Parallelogram (a slanted rectangle)
- opposite sides are equal length
- no right/square angles
- 2 sets of parallel lines

- no right/square angles
- 1 set of parallel lines

- no right/square angles
- no parallel lines

There are many other kinds of polygons, as well. Students have been introduced to the following list:

           Triangle –3 sides                 Heptagon – 7 sides
           Quadrangle – 4 sides           Octagon – 8 sides
           Pentagon –5 sides               Nonagon – 9 sides
           Hexagon – 6 sides               Decagon – 10 sides

Geometry Photo Hunt
As you all know, students participated in a Geometry Photo Hunt on Thursday - with the help of some wonderful parent volunteers!!  (Mrs.

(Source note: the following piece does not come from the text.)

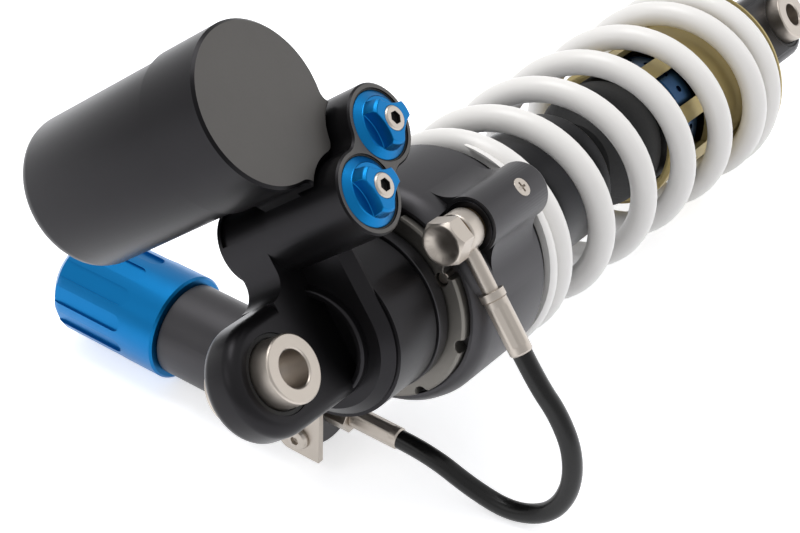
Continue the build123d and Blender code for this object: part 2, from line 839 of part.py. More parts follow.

Budden, Ms. Chabot, Mrs. DiPietro, Mrs. Elliott, Mrs. Jerrett, Mr. Markey, and Mrs. White) Armed with digital cameras, students "hunted" around Elmwood for different polygons - photographing as they went.  These pictures will be used to create Geometry Photo Journals in Computer Lab when we get back from vacation!

Here are a few pictures of students working to make Geometry People and playing Snowman Man games as they wait to "hunt" for pictures:

Mystery Reader
We did not have a Mystery Reader this week (no school on Friday) but we DID have a special reader in on Wednesday.  My youngest sister, Elise, came in to read some of our read-aloud (Charlotte's Web).  She really enjoyed spending time in the classroom - and I think it reinforced her recent decision to become a teacher!  Here are a few pictures:

Friday, December 17, 2010

Fabulous Friday!

I updated the blog yesterday with all the new and exciting things students have learned this week, but I wanted to share some of the pictures from today's Math Lab and Mystery Reader.   Enjoy!!

Math Lab
Parent volunteers today included Ms. Dineen, Mrs. Markey, Mrs. Budden, and Ms. Chabot.  Thank you all so much for your help!!

Mystery Reader
Our Mystery Reader today was Ms. Dineen - Cameron's mom!  (She did "double duty" today in our classroom!)  Ms. Dineen read two fabulous stories and the children listened very intently!!  Thank you!